>> start Supplied material

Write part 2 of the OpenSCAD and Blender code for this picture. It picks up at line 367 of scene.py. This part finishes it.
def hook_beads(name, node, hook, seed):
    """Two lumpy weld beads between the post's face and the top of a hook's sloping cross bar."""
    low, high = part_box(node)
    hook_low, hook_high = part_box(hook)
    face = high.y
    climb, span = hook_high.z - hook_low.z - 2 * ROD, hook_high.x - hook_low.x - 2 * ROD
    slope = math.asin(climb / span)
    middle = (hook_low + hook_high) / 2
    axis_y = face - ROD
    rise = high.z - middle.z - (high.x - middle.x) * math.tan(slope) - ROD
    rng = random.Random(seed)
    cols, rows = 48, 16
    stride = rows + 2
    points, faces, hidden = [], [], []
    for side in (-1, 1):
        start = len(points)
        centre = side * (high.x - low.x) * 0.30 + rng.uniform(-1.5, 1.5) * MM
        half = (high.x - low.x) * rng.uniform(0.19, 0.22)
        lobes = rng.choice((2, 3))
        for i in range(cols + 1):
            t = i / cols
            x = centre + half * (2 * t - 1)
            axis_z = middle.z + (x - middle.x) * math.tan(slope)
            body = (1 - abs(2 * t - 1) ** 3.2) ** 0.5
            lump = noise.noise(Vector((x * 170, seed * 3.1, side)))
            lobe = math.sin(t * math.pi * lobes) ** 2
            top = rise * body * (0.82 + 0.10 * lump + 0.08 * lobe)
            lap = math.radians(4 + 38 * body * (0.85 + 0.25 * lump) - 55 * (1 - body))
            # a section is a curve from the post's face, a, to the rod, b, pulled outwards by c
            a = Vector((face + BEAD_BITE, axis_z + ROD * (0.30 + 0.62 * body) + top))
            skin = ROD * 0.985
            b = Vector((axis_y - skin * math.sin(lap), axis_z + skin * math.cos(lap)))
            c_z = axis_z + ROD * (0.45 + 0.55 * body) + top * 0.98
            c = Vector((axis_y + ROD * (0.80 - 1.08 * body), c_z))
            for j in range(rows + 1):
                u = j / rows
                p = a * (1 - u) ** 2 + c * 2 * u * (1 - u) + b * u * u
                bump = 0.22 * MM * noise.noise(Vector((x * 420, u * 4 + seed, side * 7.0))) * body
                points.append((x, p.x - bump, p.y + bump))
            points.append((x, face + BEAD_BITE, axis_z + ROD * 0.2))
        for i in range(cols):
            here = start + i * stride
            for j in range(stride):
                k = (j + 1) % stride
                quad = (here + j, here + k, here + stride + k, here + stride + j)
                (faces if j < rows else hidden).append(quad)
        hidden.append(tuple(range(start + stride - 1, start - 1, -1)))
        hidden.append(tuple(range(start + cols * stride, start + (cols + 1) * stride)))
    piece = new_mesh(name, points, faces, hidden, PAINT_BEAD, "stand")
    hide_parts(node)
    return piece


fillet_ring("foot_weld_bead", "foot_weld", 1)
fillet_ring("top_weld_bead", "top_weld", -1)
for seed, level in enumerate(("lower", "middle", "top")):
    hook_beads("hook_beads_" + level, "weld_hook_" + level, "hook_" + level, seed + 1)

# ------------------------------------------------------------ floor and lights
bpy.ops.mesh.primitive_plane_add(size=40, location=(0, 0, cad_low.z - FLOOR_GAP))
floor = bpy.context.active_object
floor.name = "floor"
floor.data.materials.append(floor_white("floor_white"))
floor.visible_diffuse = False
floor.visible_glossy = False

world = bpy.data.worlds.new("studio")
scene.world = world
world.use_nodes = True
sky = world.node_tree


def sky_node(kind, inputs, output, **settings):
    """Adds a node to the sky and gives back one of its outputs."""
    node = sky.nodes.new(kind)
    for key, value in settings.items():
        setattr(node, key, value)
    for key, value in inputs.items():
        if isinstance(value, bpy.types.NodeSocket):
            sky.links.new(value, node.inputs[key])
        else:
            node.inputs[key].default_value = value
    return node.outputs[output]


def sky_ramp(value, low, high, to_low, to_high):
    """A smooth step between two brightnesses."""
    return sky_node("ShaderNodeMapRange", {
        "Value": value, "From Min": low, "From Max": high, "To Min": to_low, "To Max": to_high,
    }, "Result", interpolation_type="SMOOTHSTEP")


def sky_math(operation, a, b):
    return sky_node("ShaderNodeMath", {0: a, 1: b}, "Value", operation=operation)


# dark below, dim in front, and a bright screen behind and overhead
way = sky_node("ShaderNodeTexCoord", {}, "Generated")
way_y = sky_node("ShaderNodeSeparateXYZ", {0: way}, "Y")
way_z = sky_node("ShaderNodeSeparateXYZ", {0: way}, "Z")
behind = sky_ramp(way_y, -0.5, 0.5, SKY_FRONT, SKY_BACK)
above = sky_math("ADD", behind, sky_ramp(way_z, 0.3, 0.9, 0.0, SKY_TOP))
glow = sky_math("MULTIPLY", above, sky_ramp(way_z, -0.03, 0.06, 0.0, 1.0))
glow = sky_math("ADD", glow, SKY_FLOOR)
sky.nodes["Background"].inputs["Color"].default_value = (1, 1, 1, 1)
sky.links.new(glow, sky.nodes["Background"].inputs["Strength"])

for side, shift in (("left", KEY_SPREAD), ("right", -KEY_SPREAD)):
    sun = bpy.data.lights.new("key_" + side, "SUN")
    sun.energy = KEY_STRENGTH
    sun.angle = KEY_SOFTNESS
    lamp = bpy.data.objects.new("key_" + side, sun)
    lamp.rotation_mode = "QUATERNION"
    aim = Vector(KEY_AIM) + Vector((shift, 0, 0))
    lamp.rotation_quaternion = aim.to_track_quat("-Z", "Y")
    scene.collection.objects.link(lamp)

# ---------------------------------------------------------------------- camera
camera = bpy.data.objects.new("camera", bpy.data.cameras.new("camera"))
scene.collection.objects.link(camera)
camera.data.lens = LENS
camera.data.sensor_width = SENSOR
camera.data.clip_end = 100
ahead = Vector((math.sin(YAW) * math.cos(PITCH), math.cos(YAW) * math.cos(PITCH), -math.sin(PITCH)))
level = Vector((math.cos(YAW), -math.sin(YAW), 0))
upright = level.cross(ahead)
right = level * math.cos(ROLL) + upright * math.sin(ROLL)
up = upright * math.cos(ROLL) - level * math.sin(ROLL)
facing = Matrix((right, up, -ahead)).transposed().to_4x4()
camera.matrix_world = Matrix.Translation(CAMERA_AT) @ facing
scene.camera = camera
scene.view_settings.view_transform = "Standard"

>> end Supplied material

- Written exercise:
Write out the material from the first line to the last, exactly.

- Written answer:
Write part 2 of the OpenSCAD and Blender code for this picture. It picks up at line 367 of scene.py. This part finishes it.
def hook_beads(name, node, hook, seed):
    """Two lumpy weld beads between the post's face and the top of a hook's sloping cross bar."""
    low, high = part_box(node)
    hook_low, hook_high = part_box(hook)
    face = high.y
    climb, span = hook_high.z - hook_low.z - 2 * ROD, hook_high.x - hook_low.x - 2 * ROD
    slope = math.asin(climb / span)
    middle = (hook_low + hook_high) / 2
    axis_y = face - ROD
    rise = high.z - middle.z - (high.x - middle.x) * math.tan(slope) - ROD
    rng = random.Random(seed)
    cols, rows = 48, 16
    stride = rows + 2
    points, faces, hidden = [], [], []
    for side in (-1, 1):
        start = len(points)
        centre = side * (high.x - low.x) * 0.30 + rng.uniform(-1.5, 1.5) * MM
        half = (high.x - low.x) * rng.uniform(0.19, 0.22)
        lobes = rng.choice((2, 3))
        for i in range(cols + 1):
            t = i / cols
            x = centre + half * (2 * t - 1)
            axis_z = middle.z + (x - middle.x) * math.tan(slope)
            body = (1 - abs(2 * t - 1) ** 3.2) ** 0.5
            lump = noise.noise(Vector((x * 170, seed * 3.1, side)))
            lobe = math.sin(t * math.pi * lobes) ** 2
            top = rise * body * (0.82 + 0.10 * lump + 0.08 * lobe)
            lap = math.radians(4 + 38 * body * (0.85 + 0.25 * lump) - 55 * (1 - body))
            # a section is a curve from the post's face, a, to the rod, b, pulled outwards by c
            a = Vector((face + BEAD_BITE, axis_z + ROD * (0.30 + 0.62 * body) + top))
            skin = ROD * 0.985
            b = Vector((axis_y - skin * math.sin(lap), axis_z + skin * math.cos(lap)))
            c_z = axis_z + ROD * (0.45 + 0.55 * body) + top * 0.98
            c = Vector((axis_y + ROD * (0.80 - 1.08 * body), c_z))
            for j in range(rows + 1):
                u = j / rows
                p = a * (1 - u) ** 2 + c * 2 * u * (1 - u) + b * u * u
                bump = 0.22 * MM * noise.noise(Vector((x * 420, u * 4 + seed, side * 7.0))) * body
                points.append((x, p.x - bump, p.y + bump))
            points.append((x, face + BEAD_BITE, axis_z + ROD * 0.2))
        for i in range(cols):
            here = start + i * stride
            for j in range(stride):
                k = (j + 1) % stride
                quad = (here + j, here + k, here + stride + k, here + stride + j)
                (faces if j < rows else hidden).append(quad)
        hidden.append(tuple(range(start + stride - 1, start - 1, -1)))
        hidden.append(tuple(range(start + cols * stride, start + (cols + 1) * stride)))
    piece = new_mesh(name, points, faces, hidden, PAINT_BEAD, "stand")
    hide_parts(node)
    return piece


fillet_ring("foot_weld_bead", "foot_weld", 1)
fillet_ring("top_weld_bead", "top_weld", -1)
for seed, level in enumerate(("lower", "middle", "top")):
    hook_beads("hook_beads_" + level, "weld_hook_" + level, "hook_" + level, seed + 1)

# ------------------------------------------------------------ floor and lights
bpy.ops.mesh.primitive_plane_add(size=40, location=(0, 0, cad_low.z - FLOOR_GAP))
floor = bpy.context.active_object
floor.name = "floor"
floor.data.materials.append(floor_white("floor_white"))
floor.visible_diffuse = False
floor.visible_glossy = False

world = bpy.data.worlds.new("studio")
scene.world = world
world.use_nodes = True
sky = world.node_tree


def sky_node(kind, inputs, output, **settings):
    """Adds a node to the sky and gives back one of its outputs."""
    node = sky.nodes.new(kind)
    for key, value in settings.items():
        setattr(node, key, value)
    for key, value in inputs.items():
        if isinstance(value, bpy.types.NodeSocket):
            sky.links.new(value, node.inputs[key])
        else:
            node.inputs[key].default_value = value
    return node.outputs[output]


def sky_ramp(value, low, high, to_low, to_high):
    """A smooth step between two brightnesses."""
    return sky_node("ShaderNodeMapRange", {
        "Value": value, "From Min": low, "From Max": high, "To Min": to_low, "To Max": to_high,
    }, "Result", interpolation_type="SMOOTHSTEP")


def sky_math(operation, a, b):
    return sky_node("ShaderNodeMath", {0: a, 1: b}, "Value", operation=operation)


# dark below, dim in front, and a bright screen behind and overhead
way = sky_node("ShaderNodeTexCoord", {}, "Generated")
way_y = sky_node("ShaderNodeSeparateXYZ", {0: way}, "Y")
way_z = sky_node("ShaderNodeSeparateXYZ", {0: way}, "Z")
behind = sky_ramp(way_y, -0.5, 0.5, SKY_FRONT, SKY_BACK)
above = sky_math("ADD", behind, sky_ramp(way_z, 0.3, 0.9, 0.0, SKY_TOP))
glow = sky_math("MULTIPLY", above, sky_ramp(way_z, -0.03, 0.06, 0.0, 1.0))
glow = sky_math("ADD", glow, SKY_FLOOR)
sky.nodes["Background"].inputs["Color"].default_value = (1, 1, 1, 1)
sky.links.new(glow, sky.nodes["Background"].inputs["Strength"])

for side, shift in (("left", KEY_SPREAD), ("right", -KEY_SPREAD)):
    sun = bpy.data.lights.new("key_" + side, "SUN")
    sun.energy = KEY_STRENGTH
    sun.angle = KEY_SOFTNESS
    lamp = bpy.data.objects.new("key_" + side, sun)
    lamp.rotation_mode = "QUATERNION"
    aim = Vector(KEY_AIM) + Vector((shift, 0, 0))
    lamp.rotation_quaternion = aim.to_track_quat("-Z", "Y")
    scene.collection.objects.link(lamp)

# ---------------------------------------------------------------------- camera
camera = bpy.data.objects.new("camera", bpy.data.cameras.new("camera"))
scene.collection.objects.link(camera)
camera.data.lens = LENS
camera.data.sensor_width = SENSOR
camera.data.clip_end = 100
ahead = Vector((math.sin(YAW) * math.cos(PITCH), math.cos(YAW) * math.cos(PITCH), -math.sin(PITCH)))
level = Vector((math.cos(YAW), -math.sin(YAW), 0))
upright = level.cross(ahead)
right = level * math.cos(ROLL) + upright * math.sin(ROLL)
up = upright * math.cos(ROLL) - level * math.sin(ROLL)
facing = Matrix((right, up, -ahead)).transposed().to_4x4()
camera.matrix_world = Matrix.Translation(CAMERA_AT) @ facing
scene.camera = camera
scene.view_settings.view_transform = "Standard"